Perkelahian antar anak-anak dapat terjadi karena adanya kecemburuan salah satu pihak saat pihak lain mendapatkan perhatian lebih dari orangtua mereka (Andriyani & Darmawan, 2018). Jika ibu lebih suka mengasuh adik, sang kakak mungkin mengalami kecemburuan dan memicu rasa permusuhan antar saudara semakin dalam (Qian et al., 2020). Faktor lainnya yang menyebabkan perkelahian antar saudara adalah kurangnya pengawasan orangtua, kurangnya penanaman nilai kepada anak, dan membiarkan sang kakak bertanggungjawab atas sang adik (Relva et al., 2013).
Penyebab lain dari perkelahian anak-anak adalah adanya perbedaan temperamen antar saudara kandung. Hasil penelitian menunjukkan bahwa semakin temperamen antar saudara berbeda, semakin banyak konflik di antara mereka. Jika sang kakak memiliki temperamen yang tinggi, meskipun tingkat konflik di antara saudara kandung rendah, mereka akan sulit mengembangkan kehangatan antar saudara (Qian et al., 2020).
Dampak Perkelahian Anak Terhadap Perkembangan Psikologis
Seringkali konflik dan perilaku agresi antar saudara kandung dianggap remeh dan diabaikan karena dianggap sebagai pertengkaran yang wajar dan tidak berbahaya (Tucker & Finkelhor, 2017). Namun, apabila konflik ini terjadi secara berkepanjangan dapat memicu munculnya dampak negatif lainnya.

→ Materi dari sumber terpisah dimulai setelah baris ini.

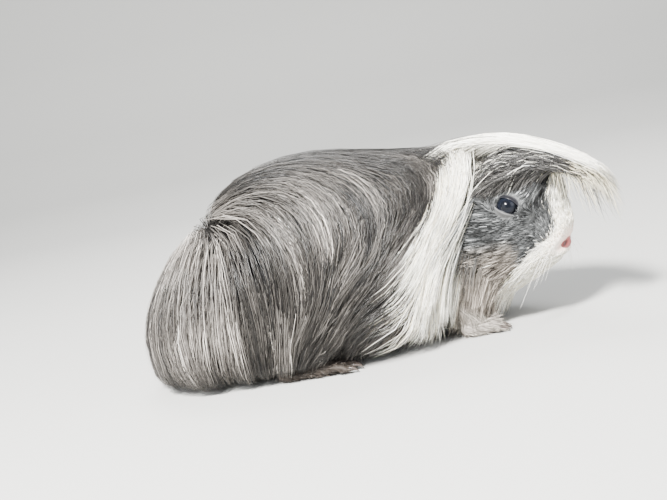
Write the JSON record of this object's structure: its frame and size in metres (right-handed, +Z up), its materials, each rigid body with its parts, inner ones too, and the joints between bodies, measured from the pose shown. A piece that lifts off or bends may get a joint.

Hasil penelitian menunjukkan bahwa konflik saudara kandung di masa kanak-kanak dapat memprediksi gejala depresi, kecemasan, dan kenakalan seseorang dua tahun kemudian (Pike & Oliver, 2017). Anak-anak yang tumbuh dengan konflik saudara kandung dapat mengalami perasaan putus asa dan merasa bersalah karena berkelahi. Selain itu, anak juga merasa takut bahwa konflik tersebut tidak akan pernah berakhir. Perasaan ini dapat memperkuat munculnya gejala depresi dari waktu ke waktu (Buist et al., 2013). Konflik antar saudara kandung juga dapat meningkatkan kecemasan dan menurunkan harga diri sehingga cenderung membuat anak kesulitan dalam menyesuaikan diri (Lindell et al., 2013). Konflik yang berkepanjangan juga dapat menyebabkan anak mengalami gangguan makan, masalah dengan obat-obatan dan alkohol, melakukan tindakan agresif di sekolah, dan masalah perilaku lainnya (Relva et al., 2013).
Kesimpulan
Setelah mengobrol bersama guru TPA, saya mendapatkan informasi bahwa kedua kakak beradik tersebut berasal dari keluarga yang kurang harmonis, di mana orangtua mereka telah bercerai dan sang ibu meninggalkan ketiga anaknya. Setelah itu, kedua kakak beradik tersebut pun tinggal bersama nenek mereka. Selain itu, sang kakak pun pernah mencoba "nge-lem" hingga membuat beberapa fungsi motorik dan kognitifnya tampak terganggu. Oleh karena itu, saya berasumsi bahwa perkelahian antar kakak beradik tersebut dapat terjadi karena kurangnya pengawasan dari orangtua. Ibu ngaji di TPA tersebut menyatakan bahwa sang adik merasa senang saat kelompok saya datang karena ia bisa memperoleh perhatian yang kurang ia dapatkan dari keluarganya. Dampak psikologis perkelahian yang tampak terlihat pada sang adik adalah ia terlihat merasa takut dan tidak aman saat berdekatan dengan kakaknya. Selain itu, ketika sang adik coba untuk mendekati sang kakak, sang kakak terlihat menolak kehadiran sang adik.